Don’t let weight room complexity replace basic movement skill.
Revisit older methods (hurdle mobility, med ball throws) that build coordination without heavy stress.
28:47 – Adding multi-directional work for linear athletes
Even linear sprinters benefit from “scramble” circuits and agility-oriented elements. Boo stresses that multi-directional tasks improve coordination, robustness, and adaptability.
What to try:
Sprinkle in agility, shuffles, and lateral bounds for athletes who train mostly linear.
Build circuits that force athletes to problem-solve movement, not just run straight lines.
Think “movement quality first”—variety pays off long term.
37:18 – Managing tempo volume for higher intensity
Boo highlights that loading too much tempo work flattens intensity. Athletes need tempo in the right amount—enough for conditioning, not so much that it dulls speed.
What to try:
Keep tempo volumes moderate so athletes can still sprint fast on quality days.

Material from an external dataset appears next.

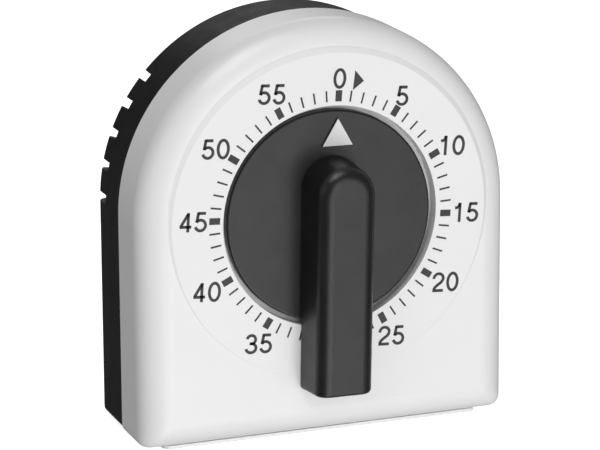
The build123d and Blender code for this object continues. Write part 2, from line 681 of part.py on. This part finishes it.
with BuildPart() as pallet_anchor:
    rod(*ANCHOR_PLANE, 1.2, BALANCE_AT)
    for side in (-1, 1):
        pallet = polar(PALLET_RADIUS, BALANCE_DIRECTION + side * PALLET_SPREAD, ESCAPE_AT)
        bar(*ANCHOR_PLANE, BALANCE_AT, pallet, 1.0)
        rod(ANCHOR_PLANE[0], ESCAPE_DEPTH[1] + 0.3, 0.25, pallet)
    rod(*ANCHOR_PLANE, STAFF_RADIUS, BALANCE_AT, mode=Mode.SUBTRACT)
finish(pallet_anchor, "pallet_anchor")

with BuildPart() as hairspring:
    spiral_strip(HAIRSPRING_PLANE, BALANCE_AT, 0.99, 4.0, 4, 0.12, 0.0)
finish(hairspring, "hairspring")

with BuildPart() as hairspring_stud:
    rod(HAIRSPRING_PLANE[0] - 0.2, BACK_PLATE[0], 0.5, polar(4.6, 0.0, BALANCE_AT))
finish(hairspring_stud, "hairspring_stud")

# ---------------------------------------------------------------- mainspring

MAINSPRING_PLANE = (10.8, 14.6)

with BuildPart() as mainspring:
    spiral_strip(MAINSPRING_PLANE, MAIN, ARBOR_RADIUS + 0.17, 11.0, 6, 0.3, 90.0)
finish(mainspring, "mainspring")

with BuildPart() as spring_post:
    rod(MAINSPRING_PLANE[0] - 0.2, BACK_PLATE[0], 0.6, polar(11.8, 90.0))
finish(spring_post, "spring_post")

# ---------------------------------------------------------------- bell and hammer

BELL_ROUNDING = 2.0
STUD_RADIUS = 0.8
PIN_REACH = 11.0
TAIL_WIDTH = 1.4
TAIL_GAP = 0.3
HEAD_BACK = 23.0

with BuildPart() as bell:
    rod(*BELL_DEPTH, BELL_RADIUS, BELL_CENTRE)
    fillet(bell.faces().sort_by(Axis.Y)[-1].edges(), BELL_ROUNDING)
    offset(amount=-BELL_WALL, openings=bell.faces().sort_by(Axis.Y)[0])
    rod(*BELL_DEPTH, 1.1, BELL_CENTRE, mode=Mode.SUBTRACT)
finish(bell, "bell")

with BuildPart() as bell_post:
    rod(BACK_PLATE[1], BELL_DEPTH[1] - BELL_WALL, 1.8, BELL_CENTRE)
    rod(BACK_PLATE[1] + 1, BELL_DEPTH[1] - BELL_WALL, 1.0, BELL_CENTRE, mode=Mode.SUBTRACT)
finish(bell_post, "bell_post")

with BuildPart() as bell_screw:
    rod(BACK_PLATE[1] + 1.5, BELL_DEPTH[1], 1.0, BELL_CENTRE)
    rod(BELL_DEPTH[1], BELL_DEPTH[1] + 0.6, 2.4, BELL_CENTRE)
    cross(BELL_DEPTH[1] + 0.2, BELL_DEPTH[1] + 0.6, BELL_CENTRE, 2.4, 0.5)
finish(bell_screw, "bell_screw")

HAMMER_DIRECTION = heading(HAMMER_PIVOT, HAMMER_HEAD)
HAMMER_PIN = polar(PIN_REACH, HAMMER_DIRECTION, HAMMER_PIVOT)
TAIL_TIP = polar(STAR_RADIUS + TAIL_GAP + TAIL_WIDTH / 2, heading(THIRD_AT, HAMMER_PIVOT), THIRD_AT)

with BuildPart() as hammer_stud:
    rod(BACK_PLATE[1], STRIKE_PLANE[1] + 0.9, STUD_RADIUS, HAMMER_PIVOT)
finish(hammer_stud, "hammer_stud")

with BuildPart() as hammer_arm:
    rod(STRIKE_PLANE[0], STRIKE_PLANE[1] + 0.4, 1.8, HAMMER_PIVOT)
    bar(*STRIKE_PLANE, HAMMER_PIVOT, HAMMER_HEAD, 1.6)
    bar(*STRIKE_PLANE, HAMMER_PIVOT, TAIL_TIP, TAIL_WIDTH)
    rod(FINGER_PLANE[0], STRIKE_PLANE[0], 0.5, HAMMER_PIN)
    rod(STRIKE_PLANE[0], STRIKE_PLANE[1] + 0.4, STUD_RADIUS + PIVOT_PLAY, HAMMER_PIVOT, mode=Mode.SUBTRACT)
finish(hammer_arm, "hammer_arm")

with BuildPart() as hammer_head:
    rod(STRIKE_PLANE[1], HEAD_BACK, HAMMER_HEAD_RADIUS, HAMMER_HEAD)
finish(hammer_head, "hammer_head")

SPRING_ANCHOR = polar(6.0, 200.0, HAMMER_PIVOT)
LEG_PLANE = (20.2, 20.5)

with BuildPart() as hammer_spring:
    rod(BACK_PLATE[1] + 0.1, STRIKE_PLANE[0] - 0.1, 1.5, HAMMER_PIVOT, bore=1.0)
    bar(*LEG_PLANE, polar(1.3, 180, HAMMER_PIVOT), polar(0.8, 160, HAMMER_PIN), 0.3)
    bar(*LEG_PLANE, polar(1.3, 260, HAMMER_PIVOT), polar(0.7, 250, SPRING_ANCHOR), 0.3)
finish(hammer_spring, "hammer_spring")

with BuildPart() as spring_anchor:
    rod(BACK_PLATE[1], STRIKE_PLANE[0] - 0.1, 0.5, SPRING_ANCHOR)
finish(spring_anchor, "spring_anchor")
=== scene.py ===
"""The looks of a clockwork kitchen timer: a glossy white front shell with a printed minute scale, a black
rear cover, a grained black knob, and the steel and brass movement inside."""
import json
from math import cos, radians, sin

import bpy
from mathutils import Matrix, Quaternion, Vector


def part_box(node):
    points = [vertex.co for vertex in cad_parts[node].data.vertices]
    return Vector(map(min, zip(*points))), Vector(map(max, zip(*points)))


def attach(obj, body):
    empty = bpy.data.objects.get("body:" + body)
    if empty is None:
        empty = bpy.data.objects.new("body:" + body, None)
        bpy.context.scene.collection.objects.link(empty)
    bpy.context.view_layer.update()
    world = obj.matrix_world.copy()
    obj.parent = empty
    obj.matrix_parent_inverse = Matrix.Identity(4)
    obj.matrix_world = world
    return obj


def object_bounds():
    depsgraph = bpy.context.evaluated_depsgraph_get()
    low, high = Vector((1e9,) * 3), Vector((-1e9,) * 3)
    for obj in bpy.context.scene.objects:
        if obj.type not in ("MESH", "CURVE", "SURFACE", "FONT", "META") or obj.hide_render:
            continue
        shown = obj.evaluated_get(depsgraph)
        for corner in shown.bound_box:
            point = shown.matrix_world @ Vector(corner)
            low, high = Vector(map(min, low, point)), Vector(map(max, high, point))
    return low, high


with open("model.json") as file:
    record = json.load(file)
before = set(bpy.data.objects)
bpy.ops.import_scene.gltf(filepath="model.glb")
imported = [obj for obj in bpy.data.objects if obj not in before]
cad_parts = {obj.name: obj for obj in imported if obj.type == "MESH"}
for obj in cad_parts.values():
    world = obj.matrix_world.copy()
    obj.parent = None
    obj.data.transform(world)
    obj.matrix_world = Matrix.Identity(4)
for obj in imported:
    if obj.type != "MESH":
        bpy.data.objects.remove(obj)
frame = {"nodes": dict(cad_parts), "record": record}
CAD_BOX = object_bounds()
NODES = frame["nodes"]

# ---------------------------------------------------------------- driving sizes, in metres

MM = 0.001
SHELL_LOW, SHELL_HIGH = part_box("front_shell")
CASE_RADIUS = (SHELL_HIGH.x - SHELL_LOW.x) / 2
KNOB_REACH = 8.5 * MM
DIAL = Vector((0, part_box("knob")[0].y + KNOB_REACH, SHELL_HIGH.z - CASE_RADIUS))

# The printed scale stands a little turned on the case.
MINUTES = 60
MINUTE_STEP = 6
MAJOR_EVERY = 5
PRINT_TURN = radians(3.55)
PRINT_RISE = 0.03 * MM
PRINT_SINK = 0.02 * MM
TICK_INNER = 20.95 * MM
TICK_OUTER = 22.95 * MM
MAJOR_WIDTH = 1.2 * MM
MINOR_WIDTH = 0.32 * MM
DIGIT_HEIGHT = 3.55 * MM
DIGIT_CELL = 0.67
DIGIT_ADVANCE = 0.775
DIGIT_STROKE = 0.152
PAIR_RADIUS = 25.9 * MM
SINGLE_RADIUS = 25.05 * MM
ARROW_CENTRE = (3.35 * MM, 24.65 * MM)
ARROW_LENGTH = 1.90 * MM
ARROW_HALF = 1.78 * MM
ARROW_TILT = radians(4)
PRINT_SHIFT = (0.15 * MM, -0.05 * MM)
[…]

Use tempo as restoration or rhythm training, not just mileage.
Remember: more work doesn’t equal better adaptation—protect intensity.
47:24 – Short sprints on low days to cap tissue load
Boo explains that short 10m sprints can safely live on “low” days—they maintain speed exposure without frying the system.
What to try:
Program 2–3 sets of short accelerations on low CNS days.